Um das Ausmaß der Underperformance zu verdeutlichen, wenn eine Anleihe die Schwelle von Investment Grade zum High-Yield-Bereich überschreitet, haben die beiden Investmentexperten von Lombard Odier und Autoren der Studie, Anando Maitra, Head of Systematic Research und Portfoliomanager, sowie Jamie Salt, Systematic Fixed Income Analyst und ebenfalls Portfoliomanager, einen Vergleich mit der durchschnittlichen Underperformance bei Herabstufungen von „A“ auf „BBB“ angestellt. Während Herabstufungen von „A“ auf „BBB“ ebenfalls eine Spitzen-Underperformance in dem Monat, in dem sie herabgestuft werden, aufzeigen, beträgt die Schwere ihrer Underperformance weniger als ein Drittel derjenigen der gefallenen Engel. Bei einer bonitätsbasierten Verkaufsregel komme es zum Ergebnis „hoch kaufen“ und „niedrig verkaufen“, und diese Dynamik verschärft sich im Fall von Anleihen noch, die aufgrund einer Herabstufung von Investment Grade auf High Yield herunterfallen.
„Um die Kosten zu quantifizieren, die Downgrade-intoleranten Anlegern durch den erzwungenen Verkauf von gefallenen Engeln entstehen, können wir ihre durchschnittlichen Kreditüberrenditen mit denen von Anlegern vergleichen, die kaufen und halten und bei einer Herabstufung auf High-Yield-Niveau nicht verkaufen“, halten die beiden Experten fest. Anleihen im Investment-Grade-Universum werden in der Regel zu einem Emissionspreis von etwas über 100% emittiert, während Zwangsverkäufe in der Regel zu Preisen von etwa 80% erfolgen. Dieser Mark-to-Market-Verlust überwiege bei weitem alle Gewinne aus der Vermeidung von Zahlungsausfällen, die bei Anleihen, die mit Investment-Grade-Rating begeben worden seien, außergewöhnlich selten seien.

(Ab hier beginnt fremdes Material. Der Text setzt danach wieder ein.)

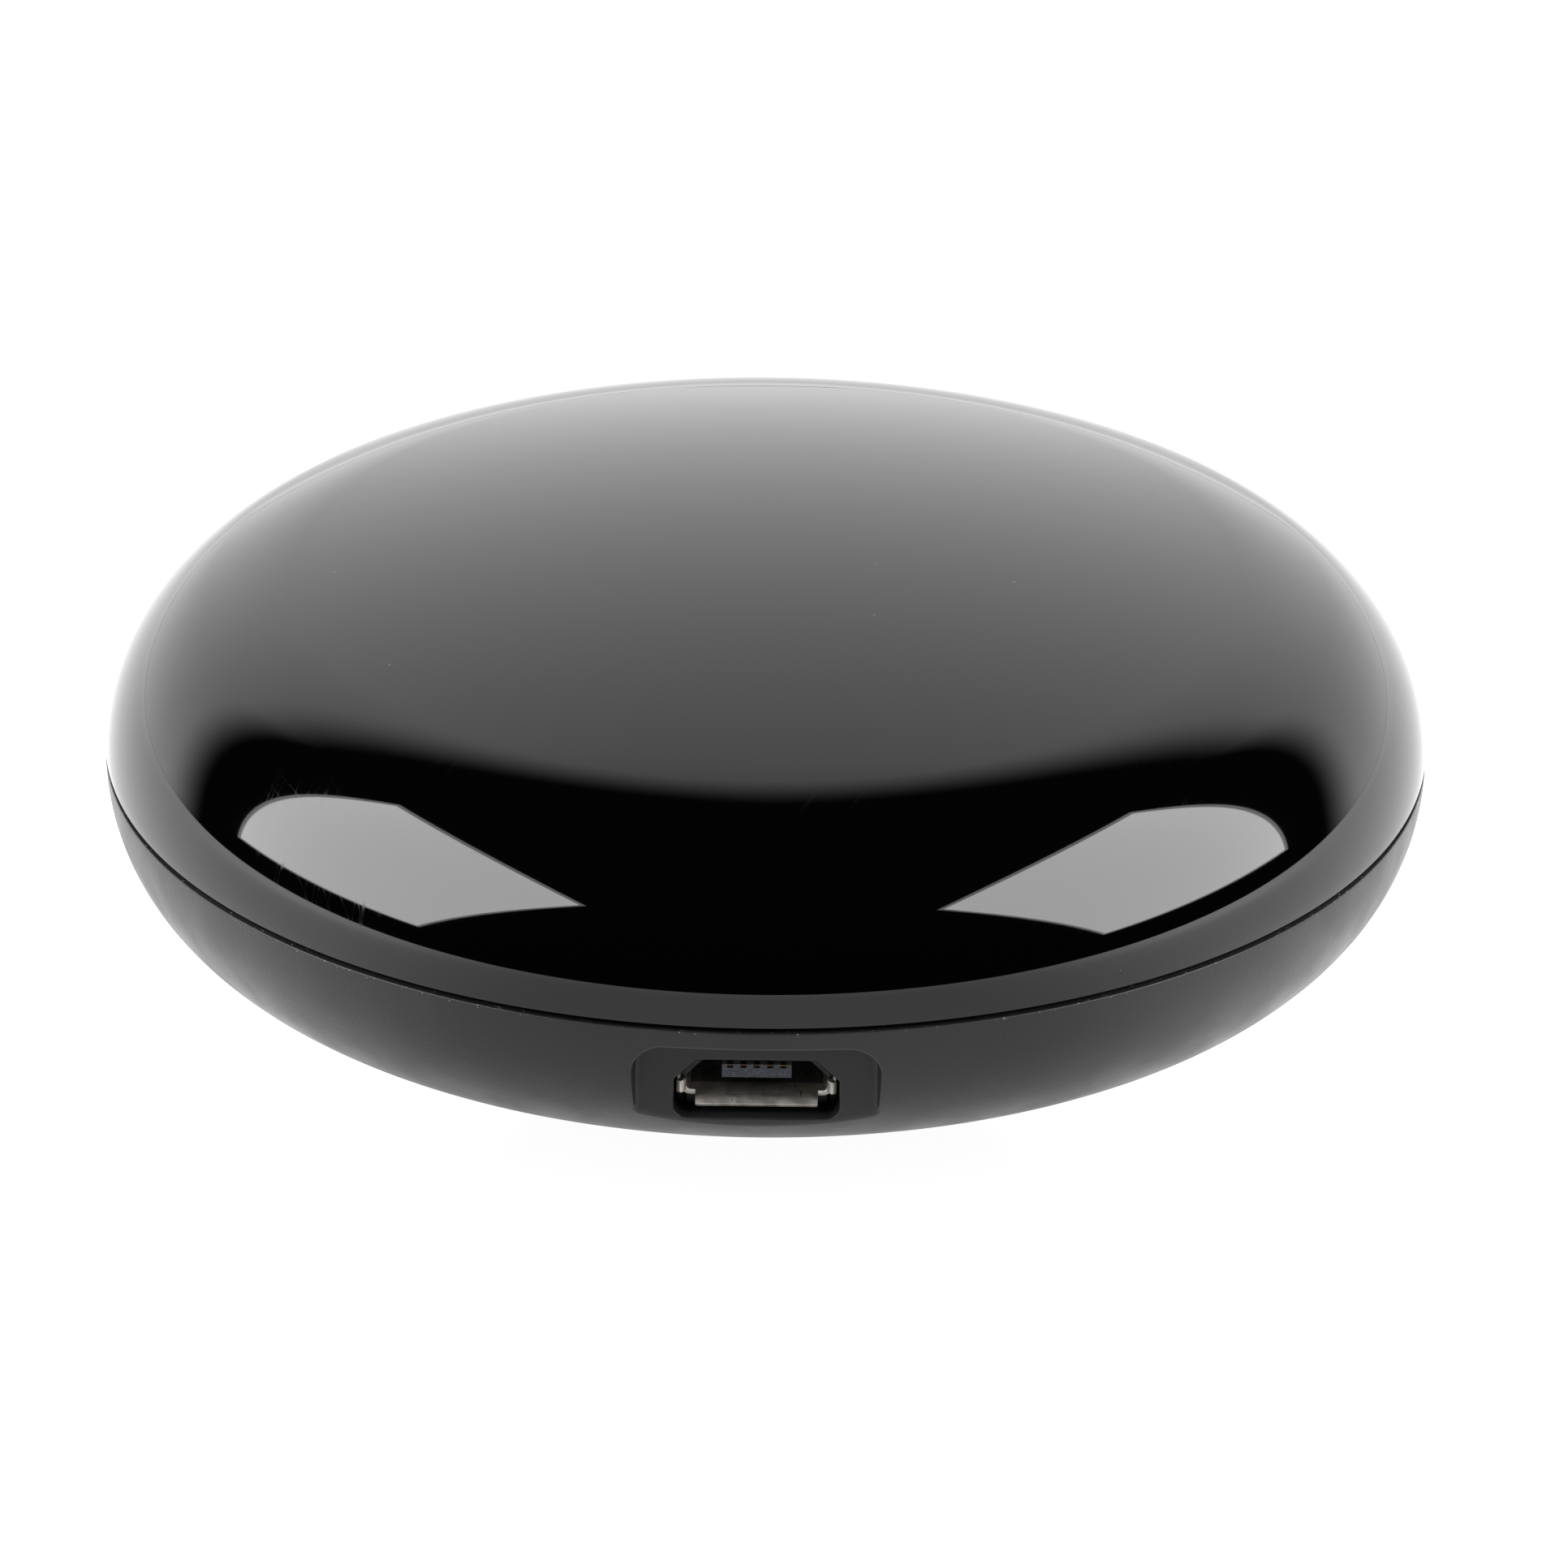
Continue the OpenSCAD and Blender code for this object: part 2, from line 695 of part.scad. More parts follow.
// Meander of the printed antenna
module module_antenna() {
    line_w = 0.6;
    runs = 6;
    run_l = 3.6;
    step = 2;
    start = -runs * step / 2;
    z = module_z + module_t;
    y_low = module_y + module_l / 2 - run_l - 0.9;
    color([0.85, 0.62, 0.3]) {
        for (i = [0 : runs])
            block([line_w, run_l, pad_t], [start + i * step, y_low + run_l / 2, z]);
        for (i = [0 : runs - 1])
            block([step + line_w, line_w, pad_t],
                  [start + (i + 0.5) * step, y_low + (i % 2 == 0 ? run_l - line_w / 2 : line_w / 2), z]);
    }
}

// ---------- Infrared emitters and receiver ----------

// Places a shape whose axis is +Z so that it points outwards and up
module emitter_frame() {
    translate([emitter_base_r, 0, emitter_base_z]) rotate([0, 90 - emitter_tilt, 0]) children();
}

module emitter_lens() {
    cylinder(r = emitter_flange_r, h = emitter_flange_t);
    cylinder(d = emitter_d, h = emitter_barrel_l);
    translate([0, 0, emitter_barrel_l]) sphere(d = emitter_d);
}

module emitter_lenses() {
    color([0.2, 0.22, 0.3, 0.9]) at_emitters() emitter_frame() emitter_lens();
}

// A round wire between two points in the X-Z plane, with round ends
module wire(from, to, y) {
    d = [to[0] - from[0], to[1] - from[1]];
    l = norm(d);
    translate([from[0], y, from[1]]) {
        rotate([0, atan2(d[0], d[1]), 0]) cylinder(r = lead_r, h = l);
        sphere(r = lead_r);
    }
}

// One lead: out of the flange, then down through the board
module emitter_lead(side) {
    y = side * lead_pitch / 2;
    turn = [emitter_base_r - lead_run, emitter_base_z - lead_run * tan(emitter_tilt)];
    flange_back = [emitter_base_r - lead_r * sin(emitter_tilt), emitter_base_z];
    difference() {
        union() {
            wire(turn, flange_back, y);
            translate([turn[0], y, pcb_z - lead_below])
                cylinder(r = lead_r, h = turn[1] - pcb_z + lead_below);
        }
        // The wire stops at the flange's back face
        emitter_frame() cylinder(r = emitter_flange_r, h = 2);
    }
}

module emitter_leads() {
    color([0.78, 0.77, 0.74]) at_emitters() for (side = [-1, 1]) emitter_lead(side);
}

receiver_w = 5.6;
receiver_t = 3;
receiver_h = 6.4;
receiver_z = pcb_top_z + 2.4;

module receiver_body() {
    color([0.09, 0.07, 0.08]) around(receiver_angle, receiver_r) translate([0, 0, receiver_z]) {
        block([receiver_t, receiver_w, receiver_h]);
        intersection() {
            translate([receiver_t / 2 - 0.9, 0, receiver_h - 2.6]) sphere(r = 2.2);
            block([6, receiver_w - 0.2, receiver_h], [3, 0, 0]);
        }
    }
}

module receiver_leads() {
    color([0.78, 0.77, 0.74]) around(receiver_angle, receiver_r) for (i = [-1 : 1])
        translate([-1.2, i * lead_pitch * 0.98, pcb_z - lead_below])
            cylinder(r = lead_r, h = receiver_z - pcb_z + lead_below);
}

// ---------- Power parts ----------

// A moulded body with sloping sides: two stacked blocks under a smaller top
module moulded_body(size, stand) {
    inset = 0.12;
    translate([0, 0, stand]) {
        block([size[0], size[1], size[2] * 0.45], [0, 0, 0]);
        block([size[0] - 2 * inset, size[1] - 2 * inset, size[2]], [0, 0, 0]);
    }
}

// Gull-wing lead that leaves a body along -Y
module gull_lead(w, reach, rise) {
    t = 0.15;
    block([w, reach * 0.45, t], [0, -reach * 0.225, rise]);
    block([w, t, rise + t], [0, -reach * 0.45, 0]);
    block([w, reach * 0.55, t], [0, -reach * 0.725, 0]);
}

regulator_size = [6.5, 3.5, 1.6];
// Gap between the regulator and the head of the screw beside it
regulator_gap = 0.99;
regulator_at = [
    screw_circle_r * cos(screw_angles[2]) + screw_head_r + regulator_gap + regulator_size[0] / 2,
    -15
];
regulator_stand = 0.1;

module regulator_frame() {
    translate([regulator_at[0], regulator_at[1], pcb_top_z]) children();
}

module regulator_body() {
    color([0.06, 0.06, 0.06]) regulator_frame() moulded_body(regulator_size, regulator_stand);
}

module regulator_leads() {
    rise = 0.6;
    color([0.78, 0.77, 0.74]) regulator_frame() {
        for (i = [-1 : 1]) translate([i * 2.3, -regulator_size[1] / 2, 0]) gull_lead(0.7, 1.7, rise);
        translate([0, regulator_size[1] / 2, 0]) mirror([0, 1, 0]) gull_lead(3, 1.7, rise);
    }
}

driver_size = [2.9, 1.3, 1];
driver_spots = [[11, -5.5], [11, -0.5], [11, 4.5]];

module at_drivers() {
    for (p = driver_spots) translate([p[0], p[1], pcb_top_z]) children();
}

module driver_bodies() {
    color([0.06, 0.06, 0.06]) at_drivers() moulded_body(driver_size, 0.05);
}

module driver_leads() {
    color([0.78, 0.77, 0.74]) at_drivers() {
        for (side = [-1, 1]) translate([side * 0.95, -driver_size[1] / 2, 0]) gull_lead(0.4, 0.6, 0.4);
        translate([0, driver_size[1] / 2, 0]) mirror([0, 1, 0]) gull_lead(0.4, 0.6, 0.4);
    }
}

can_r = 2.5;
can_base_w = 5.3;
can_base_t = 0.9;
can_h = 4.6;
can_spots = [[-11.6, -5], [2.6, -16.6]];

module at_cans() {
    for (p = can_spots) translate([p[0], p[1], pcb_top_z]) children();
}

module capacitor_bases() {
    color([0.07, 0.07, 0.07]) at_cans() difference() {
        block([can_base_w, can_base_w, can_base_t], [0, 0, 0.12]);
        for (side = [-1, 1]) translate([can_base_w / 2, side * can_base_w / 2, 0])
            rotate([0, 0, 45]) block([1.6, 1.6, 4], [0, 0, -1]);
    }
}

// Rolled aluminium can with a groove above its base and vent lines pressed in its top
module capacitor_cans() {
    groove_z = 0.7;
    color([0.82, 0.82, 0.8]) at_cans() translate([0, 0, 0.12 + can_base_t]) difference() {
        rotate_extrude() polygon([
            [0, 0], [can_r, 0], [can_r, groove_z], [can_r - 0.2, groove_z + 0.25],
            [can_r, groove_z + 0.5], [can_r, can_h - 0.3], [can_r - 0.3, can_h], [0, can_h]
        ]);
        for (a = [0, 60, 120]) rotate([0, 0, a]) block([3.2, 0.2, 1], [0, 0, can_h - 0.08]);
    }
}

module capacitor_leads() {
    color([0.78, 0.77, 0.74]) at_cans() for (side = [-1, 1])
        block([2.4, 0.7, 0.12], [side * 2.2, 0, 0]);
}

// Chip parts: [x, y, turn]
chip_size = [1.25, 1.25, 0.6];
chip_cap_l = 0.38;
capacitor_spots = [
    [-1.7, -13.6, 90], [-1.7, -16.6, 90], [-1.7, -19.6, 90], [-10.4, 0.5, 90], [-10.4, 3.5, 90], [10.6, 10.8, 0]
];
resistor_spots = [
    [13.9, -4.5, 90], [13.9, -0.5, 90], [13.9, 3.5, 90], [10.6, 8.6, 0],
    [-10.4, 6.5, 90], [-10.4, 9.3, 90], [2.6, -12.5, 0], [2.6, -21, 0]
];

module at_chips(spots) {
    for (p = spots) translate([p[0], p[1], pcb_top_z]) rotate([0, 0, p[2]]) children();
}

module ceramic_capacitors() {
    color([0.62, 0.5, 0.36]) at_chips(capacitor_spots)
        block([chip_size[0], chip_size[1], chip_size[2] * 1.4]);
}

module chip_resistors() {
    color([0.05, 0.05, 0.06]) at_chips(resistor_spots) block(chip_size);
}

module end_caps(h) {
    for (side = [-1, 1]) block([chip_cap_l, chip_size[1], h],
        [side * (chip_size[0] + chip_cap_l) / 2, 0, 0]);
}

module chip_end_caps() {
    color([0.8, 0.8, 0.78]) {
        at_chips(capacitor_spots) end_caps(chip_size[2] * 1.4);
        at_chips(resistor_spots) end_caps(chip_size[2]);
    }
}

led_size = [2, 1.25, 0.4];
led_y = 22.3;
led_angle = 110;

module led_frame() {
    around(led_angle, led_y) translate([0, 0, pcb_top_z]) rotate([0, 0, 90]) children();
}

module status_led_body() {
    color([0.9, 0.9, 0.86]) led_frame() block(led_size);
}

module status_led_lens() {
    color([0.6, 0.7, 0.95]) led_frame() block([1.3, 1.15, 0.5], [0, 0, led_size[2]]);
}

diode_size = [4.2, 2.6, 2];
diode_at = [-6.4, -21.4];

module diode_frame() {
    translate([diode_at[0], diode_at[1], pcb_top_z]) children();
}

module input_diode_body() {
    color([0.06, 0.06, 0.06]) diode_frame() moulded_body(diode_size, 0.1);
}

module input_diode_leads() {
    color([0.78, 0.77, 0.74]) diode_frame() for (side = [-1, 1])
        translate([side * diode_size[0] / 2, 0, 0]) rotate([0, 0, side * 90]) gull_lead(1.4, 0.9, 0.7);
}

top_cover();
base_shell();
foot_ring();
main_pcb();
pcb_pads();
pcb_screws();
usb_shell();
usb_insulator();
usb_contacts();
reset_button_cap();
reset_switch_stem();
reset_switch_body();
reset_switch_frame();
reset_switch_terminals();
module_board();
module_shield();
module_antenna();
module_joints();
emitter_lenses();
emitter_leads();
receiver_body();
receiver_leads();
regulator_body();
regulator_leads();
driver_bodies();
driver_leads();
capacitor_cans();
capacitor_bases();
capacitor_leads();
ceramic_capacitors();
chip_resistors();
chip_end_caps();
status_led_body();
status_led_lens();
input_diode_body();
input_diode_leads();
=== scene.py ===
"""Gloss-topped infrared hub around its CAD frame: camera, studio, materials and detailed pieces."""

import json
import math

import bmesh
import bpy
import numpy as np
from mathutils import Matrix, Vector


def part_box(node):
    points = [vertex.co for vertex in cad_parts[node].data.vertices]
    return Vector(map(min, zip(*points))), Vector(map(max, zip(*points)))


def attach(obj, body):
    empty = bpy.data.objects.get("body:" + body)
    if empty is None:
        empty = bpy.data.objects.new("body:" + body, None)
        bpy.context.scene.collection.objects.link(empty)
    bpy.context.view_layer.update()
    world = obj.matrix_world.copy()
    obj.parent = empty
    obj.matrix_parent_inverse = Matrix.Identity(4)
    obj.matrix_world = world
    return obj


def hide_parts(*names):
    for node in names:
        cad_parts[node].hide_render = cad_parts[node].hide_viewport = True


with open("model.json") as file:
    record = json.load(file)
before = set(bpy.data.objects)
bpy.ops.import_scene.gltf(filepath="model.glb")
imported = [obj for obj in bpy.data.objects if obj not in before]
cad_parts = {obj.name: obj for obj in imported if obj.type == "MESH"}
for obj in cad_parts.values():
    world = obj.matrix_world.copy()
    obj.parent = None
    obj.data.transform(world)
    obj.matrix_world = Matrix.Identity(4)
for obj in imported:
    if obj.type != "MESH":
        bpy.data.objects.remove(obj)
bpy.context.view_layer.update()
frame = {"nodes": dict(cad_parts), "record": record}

MM = 0.001
nodes = frame["nodes"]


def box_mm(node):
    low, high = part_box(node)
    return np.array(low) / MM, np.array(high) / MM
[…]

„Letztendlich führen die Verluste aus diesen erzwungenen Verkäufen dazu, dass Downgrade-intolerante Investment-Grade-Investoren gegenüber ihren Buy-and-Hold-Anlegern um etwa 25 Basispunkte pro Jahr unterlegen sind. Eine Zahl, die über alle Regionen hinweg weitgehend konsistent ist“, halten Maitra und Salt in der Studie fest. Angesichts der Tatsache, dass die durchschnittliche jährliche Kreditüberrendite von Investment-Grade-Unternehmensanleihen bei etwa 75 Basispunkten liege, würden die Verluste daher in etwa 30% der durchschnittlichen Überrenditen ausmachen. „Wir haben festgestellt, dass erzwungene Verkäufe eindeutig nachteilig für die Renditen sind, aber kompensieren sie etwa dafür in Form einer Risikoreduktion?“, fragen die Experten. Die Analyse zeige, dass es eine Verringerung der Volatilität gebe, diese jedoch viel geringer sei als die Verringerung der Rendite. Tatsächlich liegt die prozentuale Renditesteigerung für Buy-and-Hold-Investoren bei rund 30%, während der daraus resultierende Anstieg der Volatilität unter 5% liege.
Mangel an Käufern
Regulierung und Anlegerrichtlinien können den Experten zufolge die Toleranz für Herabstufungen bei IG-Allokationen erschweren. Dies gelte vor allem, wenn der IG-Bereich verwendet werde, um die Cashflows der Verbindlichkeiten zu matchen. „Das Kreditrating ist ein wichtiger Faktor für das Kreditrisiko, und gefallene Engel sind einem höheren Risiko ausgesetzt als ihre Konkurrenten. Sector Distress – also sehr angespannte Situation in einzelnen Branchen – sind ein starker Risikotreiber für gefallene Engel, so dass auf Ratings basierende Stop-Loss-Regeln ein umsichtiger Ansatz zur Risikominderung zu sein scheinen“, so die beiden Experten von Lombard Odier. Die Risikominderung gehe mit überhöhten Kosten einher. Anleihen würden naturgemäß sehr empfindlich auf Abwärtsrisiken reagieren, so dass die Kurse dazu neigen, nach unten überzureagieren. „Herabstufungen von Ratings sind daher eine wichtige Quelle für Kursüberreaktionen. Die Aufteilung des Anlageuniversums in Investment Grade und High Yield in Verbindung mit der Zunahme regelbasierter passiver Anlagen verschärft diese Überreaktion noch weiter“, konstatieren Maitra und Salt. Dies liege daran, dass Stressphasen oft zu einem Mangel an Käufern führen würden, die dem steigenden Angebot an herabgestuften Anleihen durch erzwungene Verkäufe letztlich noch gegenüberstehen.